Clearly, the center needed a chapel. Therefore, Metropolitan Methodios decided to make the an old barn the chapel. This structure was expanded 16 feet to accommodate a new sanctuary and with extensive renovations the chapel now seats approximately 200 people. A bell tower was also added to enhance the aesthetic facade and to make space for a bell that will beckon the faithful to the divine services. The new iconostasis, along with icons and with icons throughout the chapel have also been added.

Each summer, the youth camp program attracts hundreds of young people from throughout New England, indeed from throughout America. Children participate in a myriad of well planned activities which include a variety of sports, Greek music, dancing and culture, arts and crafts, and, of course, catechetical instruction. The children's living and sleeping space became the next priority. Following a generous ten-year pledge, Metropolitan Methodios guided construction of much needed new cabins. Five new cabins were erected and furnished for year round use.

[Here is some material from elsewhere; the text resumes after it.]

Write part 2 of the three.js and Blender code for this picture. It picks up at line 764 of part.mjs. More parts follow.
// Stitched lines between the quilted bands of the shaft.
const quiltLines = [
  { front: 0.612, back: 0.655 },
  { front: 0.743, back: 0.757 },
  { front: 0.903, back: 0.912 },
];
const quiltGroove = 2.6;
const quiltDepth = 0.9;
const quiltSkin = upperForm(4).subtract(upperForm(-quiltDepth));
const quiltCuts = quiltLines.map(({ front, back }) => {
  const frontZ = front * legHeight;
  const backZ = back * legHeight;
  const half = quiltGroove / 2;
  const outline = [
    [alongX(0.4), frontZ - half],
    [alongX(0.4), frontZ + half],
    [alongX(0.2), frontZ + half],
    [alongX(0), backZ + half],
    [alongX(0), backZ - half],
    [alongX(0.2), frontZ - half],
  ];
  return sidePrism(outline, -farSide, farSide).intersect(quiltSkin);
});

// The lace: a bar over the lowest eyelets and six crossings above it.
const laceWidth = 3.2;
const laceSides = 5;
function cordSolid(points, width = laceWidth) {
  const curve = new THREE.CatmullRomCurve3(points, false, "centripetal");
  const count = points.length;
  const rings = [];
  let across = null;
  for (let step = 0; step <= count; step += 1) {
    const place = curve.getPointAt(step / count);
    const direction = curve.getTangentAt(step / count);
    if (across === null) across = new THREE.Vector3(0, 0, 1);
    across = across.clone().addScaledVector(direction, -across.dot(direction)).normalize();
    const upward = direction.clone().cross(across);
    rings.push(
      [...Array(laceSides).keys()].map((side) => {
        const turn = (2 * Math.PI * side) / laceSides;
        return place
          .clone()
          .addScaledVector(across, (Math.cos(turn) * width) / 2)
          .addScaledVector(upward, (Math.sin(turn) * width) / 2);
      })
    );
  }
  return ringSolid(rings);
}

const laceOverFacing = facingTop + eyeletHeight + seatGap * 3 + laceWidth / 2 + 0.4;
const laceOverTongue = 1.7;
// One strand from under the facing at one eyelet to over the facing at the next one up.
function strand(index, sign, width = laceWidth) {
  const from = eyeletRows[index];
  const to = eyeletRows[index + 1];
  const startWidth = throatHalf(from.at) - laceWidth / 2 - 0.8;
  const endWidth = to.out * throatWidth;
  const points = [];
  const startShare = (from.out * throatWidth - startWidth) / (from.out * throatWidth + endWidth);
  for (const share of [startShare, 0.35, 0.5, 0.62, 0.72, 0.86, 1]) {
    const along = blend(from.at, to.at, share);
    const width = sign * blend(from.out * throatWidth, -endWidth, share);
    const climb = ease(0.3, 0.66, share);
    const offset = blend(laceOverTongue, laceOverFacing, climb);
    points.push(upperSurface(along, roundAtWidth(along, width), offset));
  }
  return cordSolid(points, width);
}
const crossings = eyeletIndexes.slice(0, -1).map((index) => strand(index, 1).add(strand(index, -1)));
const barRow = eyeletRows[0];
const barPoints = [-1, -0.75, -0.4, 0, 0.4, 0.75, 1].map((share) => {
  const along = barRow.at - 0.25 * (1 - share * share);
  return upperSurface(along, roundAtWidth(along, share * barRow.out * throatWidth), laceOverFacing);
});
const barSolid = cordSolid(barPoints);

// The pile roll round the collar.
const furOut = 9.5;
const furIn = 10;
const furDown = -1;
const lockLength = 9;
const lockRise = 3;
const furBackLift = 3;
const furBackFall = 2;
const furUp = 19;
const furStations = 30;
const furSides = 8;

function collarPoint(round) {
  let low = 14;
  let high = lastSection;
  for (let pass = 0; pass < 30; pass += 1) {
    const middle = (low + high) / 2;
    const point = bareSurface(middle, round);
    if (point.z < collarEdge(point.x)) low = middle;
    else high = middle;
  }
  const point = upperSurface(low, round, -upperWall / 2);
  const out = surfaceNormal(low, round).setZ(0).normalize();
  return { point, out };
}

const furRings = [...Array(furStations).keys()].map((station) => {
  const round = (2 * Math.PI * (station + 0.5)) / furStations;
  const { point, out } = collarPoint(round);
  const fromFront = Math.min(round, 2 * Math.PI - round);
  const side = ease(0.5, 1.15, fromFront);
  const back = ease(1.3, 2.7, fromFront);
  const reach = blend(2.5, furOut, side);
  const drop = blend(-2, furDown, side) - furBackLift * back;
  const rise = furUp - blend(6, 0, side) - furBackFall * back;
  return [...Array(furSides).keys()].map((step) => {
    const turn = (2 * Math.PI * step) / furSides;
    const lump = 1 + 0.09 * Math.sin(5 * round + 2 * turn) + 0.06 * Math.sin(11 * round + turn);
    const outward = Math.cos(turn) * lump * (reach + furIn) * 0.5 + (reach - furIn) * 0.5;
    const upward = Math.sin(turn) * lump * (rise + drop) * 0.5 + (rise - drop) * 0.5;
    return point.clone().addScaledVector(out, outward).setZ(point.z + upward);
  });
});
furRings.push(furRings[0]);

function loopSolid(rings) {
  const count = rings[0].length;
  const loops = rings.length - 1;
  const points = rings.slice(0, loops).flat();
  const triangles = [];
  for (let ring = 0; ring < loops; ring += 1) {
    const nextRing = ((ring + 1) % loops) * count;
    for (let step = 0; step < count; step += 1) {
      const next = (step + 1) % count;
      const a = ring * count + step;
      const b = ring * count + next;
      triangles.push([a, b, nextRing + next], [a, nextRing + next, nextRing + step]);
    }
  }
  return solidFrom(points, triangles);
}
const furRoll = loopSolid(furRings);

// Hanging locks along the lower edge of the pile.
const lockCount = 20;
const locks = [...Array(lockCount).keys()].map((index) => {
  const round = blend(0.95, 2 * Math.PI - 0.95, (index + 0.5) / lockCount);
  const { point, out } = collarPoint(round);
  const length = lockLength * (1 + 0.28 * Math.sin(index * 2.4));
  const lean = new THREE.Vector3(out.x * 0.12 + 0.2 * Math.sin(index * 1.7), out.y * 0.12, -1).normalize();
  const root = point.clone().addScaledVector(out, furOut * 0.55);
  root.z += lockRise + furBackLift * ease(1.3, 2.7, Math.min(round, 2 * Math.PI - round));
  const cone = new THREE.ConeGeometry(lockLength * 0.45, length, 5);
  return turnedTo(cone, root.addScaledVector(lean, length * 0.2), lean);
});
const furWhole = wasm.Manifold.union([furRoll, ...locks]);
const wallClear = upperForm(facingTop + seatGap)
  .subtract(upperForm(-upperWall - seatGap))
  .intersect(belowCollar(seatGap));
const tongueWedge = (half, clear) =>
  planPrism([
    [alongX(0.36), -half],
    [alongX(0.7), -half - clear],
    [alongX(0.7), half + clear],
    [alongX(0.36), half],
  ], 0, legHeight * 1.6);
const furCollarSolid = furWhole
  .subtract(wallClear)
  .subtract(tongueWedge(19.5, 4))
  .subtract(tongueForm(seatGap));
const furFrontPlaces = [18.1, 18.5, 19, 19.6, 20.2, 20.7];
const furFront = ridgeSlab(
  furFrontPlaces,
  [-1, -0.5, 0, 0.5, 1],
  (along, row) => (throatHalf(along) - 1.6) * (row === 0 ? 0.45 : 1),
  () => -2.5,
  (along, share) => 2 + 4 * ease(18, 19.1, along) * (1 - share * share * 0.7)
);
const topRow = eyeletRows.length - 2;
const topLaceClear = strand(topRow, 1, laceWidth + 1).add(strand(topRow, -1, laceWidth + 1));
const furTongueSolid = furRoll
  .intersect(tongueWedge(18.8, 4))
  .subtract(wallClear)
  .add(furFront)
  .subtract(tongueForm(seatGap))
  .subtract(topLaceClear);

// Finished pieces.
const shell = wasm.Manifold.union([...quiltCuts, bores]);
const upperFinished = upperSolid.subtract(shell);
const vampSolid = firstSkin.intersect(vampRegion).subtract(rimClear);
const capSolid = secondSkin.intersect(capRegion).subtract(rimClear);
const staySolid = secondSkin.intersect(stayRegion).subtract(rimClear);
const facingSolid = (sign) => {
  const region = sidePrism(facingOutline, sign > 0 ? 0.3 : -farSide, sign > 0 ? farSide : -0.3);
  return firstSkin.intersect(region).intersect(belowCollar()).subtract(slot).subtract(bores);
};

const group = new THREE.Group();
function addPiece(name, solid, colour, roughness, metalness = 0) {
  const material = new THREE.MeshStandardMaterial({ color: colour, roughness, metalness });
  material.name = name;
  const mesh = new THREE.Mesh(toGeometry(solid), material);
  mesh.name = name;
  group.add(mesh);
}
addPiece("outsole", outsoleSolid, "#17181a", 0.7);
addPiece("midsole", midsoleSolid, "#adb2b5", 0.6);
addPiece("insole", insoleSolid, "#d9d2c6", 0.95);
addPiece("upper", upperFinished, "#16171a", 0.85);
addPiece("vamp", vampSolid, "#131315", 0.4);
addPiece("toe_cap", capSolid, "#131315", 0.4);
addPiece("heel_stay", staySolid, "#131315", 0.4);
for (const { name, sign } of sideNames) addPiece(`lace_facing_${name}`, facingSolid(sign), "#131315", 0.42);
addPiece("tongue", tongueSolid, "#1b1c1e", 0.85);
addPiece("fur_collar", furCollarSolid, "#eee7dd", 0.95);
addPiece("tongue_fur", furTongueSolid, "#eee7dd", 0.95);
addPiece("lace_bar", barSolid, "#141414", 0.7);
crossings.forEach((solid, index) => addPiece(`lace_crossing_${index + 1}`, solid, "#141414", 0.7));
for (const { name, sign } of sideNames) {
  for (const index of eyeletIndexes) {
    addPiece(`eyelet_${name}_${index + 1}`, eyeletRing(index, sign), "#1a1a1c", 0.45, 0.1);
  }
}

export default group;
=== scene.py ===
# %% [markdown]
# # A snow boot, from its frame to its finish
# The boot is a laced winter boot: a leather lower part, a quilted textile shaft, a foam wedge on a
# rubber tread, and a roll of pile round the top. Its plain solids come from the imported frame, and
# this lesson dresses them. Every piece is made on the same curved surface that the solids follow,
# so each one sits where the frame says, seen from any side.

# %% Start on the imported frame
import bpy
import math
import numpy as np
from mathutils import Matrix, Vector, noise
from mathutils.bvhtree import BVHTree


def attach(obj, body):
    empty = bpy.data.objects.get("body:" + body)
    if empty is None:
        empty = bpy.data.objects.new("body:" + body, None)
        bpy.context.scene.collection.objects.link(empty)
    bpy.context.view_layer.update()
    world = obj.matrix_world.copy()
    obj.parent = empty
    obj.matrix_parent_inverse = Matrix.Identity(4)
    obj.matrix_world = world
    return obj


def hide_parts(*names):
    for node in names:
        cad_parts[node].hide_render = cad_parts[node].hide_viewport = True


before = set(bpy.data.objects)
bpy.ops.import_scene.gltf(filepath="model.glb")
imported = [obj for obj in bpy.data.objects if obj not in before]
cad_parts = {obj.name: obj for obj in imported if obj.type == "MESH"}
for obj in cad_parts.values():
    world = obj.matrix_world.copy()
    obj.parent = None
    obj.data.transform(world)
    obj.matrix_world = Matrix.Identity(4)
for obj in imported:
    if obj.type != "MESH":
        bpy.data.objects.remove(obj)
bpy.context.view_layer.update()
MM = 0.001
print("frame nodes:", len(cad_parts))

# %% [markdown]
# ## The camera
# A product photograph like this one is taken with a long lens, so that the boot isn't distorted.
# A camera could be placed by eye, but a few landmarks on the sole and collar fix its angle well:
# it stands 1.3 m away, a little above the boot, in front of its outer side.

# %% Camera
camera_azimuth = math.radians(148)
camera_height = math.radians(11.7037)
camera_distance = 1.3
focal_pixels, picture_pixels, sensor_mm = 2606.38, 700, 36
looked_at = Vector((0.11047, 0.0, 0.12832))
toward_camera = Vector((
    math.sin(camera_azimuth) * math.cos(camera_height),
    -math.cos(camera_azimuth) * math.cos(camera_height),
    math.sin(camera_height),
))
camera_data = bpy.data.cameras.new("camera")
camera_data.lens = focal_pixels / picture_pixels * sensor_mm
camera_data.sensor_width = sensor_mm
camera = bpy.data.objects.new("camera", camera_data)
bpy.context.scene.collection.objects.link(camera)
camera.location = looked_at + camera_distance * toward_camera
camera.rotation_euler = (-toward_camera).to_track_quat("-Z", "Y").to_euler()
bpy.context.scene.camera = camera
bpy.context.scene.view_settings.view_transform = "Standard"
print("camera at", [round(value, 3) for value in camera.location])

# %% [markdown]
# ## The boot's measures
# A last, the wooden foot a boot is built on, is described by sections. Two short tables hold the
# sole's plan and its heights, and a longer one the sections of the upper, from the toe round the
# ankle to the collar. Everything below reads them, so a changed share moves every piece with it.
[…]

Besides being the home for the Boston Metropolis Summer and Winter Camps, the Camp and Retreat Center also hosts a number of other retreats. Orthodox parishes hold weekend retreats for youth and families. Senior citizen groups come for a day of fellowship and retreat. Each September, the Metropolis sponsors an Open House which brings together hundreds of people from throughout New England who worship in the chapel and witness the blessing of the waters service during which Metropolitan Methodios, assisted by many clergy, throws the cross into the lake in celebration of the Feast of Holy Cross. Enthusiastic campers dive to retrieve the cross.

Also holding their programs in this beautiful facility are, Hellenic College-Holy Cross, the Antiochian Orthodox Archdiocese, the Orthodox Church of America and the Armenian Church. The Roman Catholic Church, the United Church of Christ, and the New Hampshire Council of Churches all use the facility for retreats and gatherings. The center has also hosts many community organizations and local schools.

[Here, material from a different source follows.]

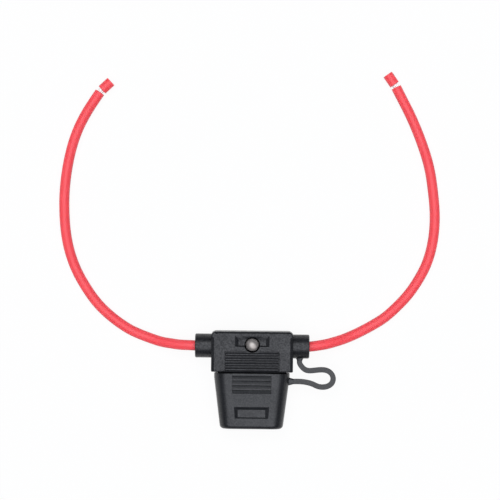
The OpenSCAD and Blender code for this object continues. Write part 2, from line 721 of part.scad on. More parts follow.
module fuse_body() {
    hw = fuse_w / 2;
    r = 0.8;
    low_t = fuse_t / 2 - fuse_shoulder;
    slot = blade_t / 2 + blade_fit;
    blades_hw = blade_pitch / 2 + blade_w / 2 + blade_fit;
    head = concat([[hw, fuse_top + fuse_head_h], [-hw, fuse_top + fuse_head_h]],
        arc([r - hw, fuse_top + r], r, 180, 270, 4), arc([hw - r, fuse_top + r], r, 270, 360, 4));
    color([0.95, 0.75, 0.1]) difference() {
        union() {
            translate([0, 0, axis_z - fuse_t / 2]) linear_extrude(fuse_t) polygon(head);
            box([-fuse_low_hw, fuse_low_hw], [fuse_top + fuse_head_h - 1, fuse_low],
                [axis_z - low_t, axis_z + low_t]);
        }
        // Slot that the element sits in, and the hollow round its bridge
        box([-blades_hw, blades_hw], [fuse_top + 2.3 - blade_fit, fuse_low + past],
            [axis_z - slot, axis_z + slot]);
        box([-2, 2], [fuse_low - fuse_h / 2 - 1.2, fuse_low - 1.5], [axis_z - 1.3, axis_z + 1.3]);
        // Openings in the head for a test probe
        for (s = [-1, 1]) translate([s * blade_pitch / 2, 0, axis_z])
            box([-0.9, 0.9], [fuse_top - past, fuse_top + 2.4], [-0.5, 0.5]);
    }
}

housing();
socket_block();
cap();
tether_strap();
led_lens();
led_cathode();
led_anode();
resistor_body();
resistor_inner_lead();
resistor_outer_lead();
left_terminal();
right_terminal();
left_crimped_strands();
right_crimped_strands();
left_lead();
right_lead();
left_bare_strands();
right_bare_strands();
left_insulation_slug();
right_insulation_slug();
fuse_body();
fuse_element();
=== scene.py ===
# %% [markdown]
# # An inline fuse holder on a white table
# The holder is a moulded black housing with a cap that pulls off downwards, a small light in
# its front face and a red wire out of each side. Its solids come from the CAD model, in metres
# and in their final places. This lesson dresses them: it rounds their edges, gives each one a
# finish, and remakes the pieces that bend, which are the wires, their strands and the strap.

# %% Load the CAD model
import math

import bmesh
import bpy
import numpy as np
from mathutils import Matrix, Vector


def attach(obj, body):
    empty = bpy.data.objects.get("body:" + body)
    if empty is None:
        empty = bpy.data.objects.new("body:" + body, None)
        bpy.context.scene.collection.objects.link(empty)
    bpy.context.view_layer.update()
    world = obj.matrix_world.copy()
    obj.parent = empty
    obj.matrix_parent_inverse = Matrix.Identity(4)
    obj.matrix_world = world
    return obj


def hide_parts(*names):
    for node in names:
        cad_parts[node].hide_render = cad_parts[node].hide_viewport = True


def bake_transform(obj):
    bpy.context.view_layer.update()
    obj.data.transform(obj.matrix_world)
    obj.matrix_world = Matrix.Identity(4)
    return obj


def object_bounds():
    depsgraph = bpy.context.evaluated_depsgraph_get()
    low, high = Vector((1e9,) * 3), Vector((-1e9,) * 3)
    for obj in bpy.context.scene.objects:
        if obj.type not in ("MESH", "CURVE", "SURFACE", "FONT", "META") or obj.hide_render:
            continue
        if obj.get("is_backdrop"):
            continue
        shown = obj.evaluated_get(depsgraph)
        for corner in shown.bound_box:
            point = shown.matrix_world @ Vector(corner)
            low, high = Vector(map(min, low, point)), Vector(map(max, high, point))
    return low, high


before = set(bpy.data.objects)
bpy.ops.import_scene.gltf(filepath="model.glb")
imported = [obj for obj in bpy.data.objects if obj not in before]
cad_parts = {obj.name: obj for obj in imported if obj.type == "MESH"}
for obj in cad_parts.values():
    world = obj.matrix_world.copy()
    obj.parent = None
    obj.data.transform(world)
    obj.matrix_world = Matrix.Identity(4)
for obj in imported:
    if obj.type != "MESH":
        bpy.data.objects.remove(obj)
cad_bounds = [list(corner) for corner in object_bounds()]
mm = 0.001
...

Metropolitan Methodios' and the Camp and Retreat Center Committee's plan for the future is the construction of a lodge on the property overlooking the lake. The lodge will be comprised of 30 rooms with private accommodations for families, couples, individuals, clergy and laity. With the construction of such a building many more faithful of all ages will participate in spiritual retreats in the beautiful New Hampshire woods.

The 191 acre Camp and Retreat Center with two lakes and rolling hills is in Hopkinton, NH. It is open year-round for conferences and retreats for churches, clergy, laity, individuals, family, friends, community groups, and other organizations. It is a place where you can go to find what you are searching for. A place where the morning dew awakens yours senses as the sun slowly rises above the trees. A place where you can hear the hymn of laughter in the distance that echoes across the lake. A place where you can smell and taste the fresh air in one deep breath. As day welcomes night, it is a place where you watch the stars greet you across the sky. A place where you feel alive, and your search is over.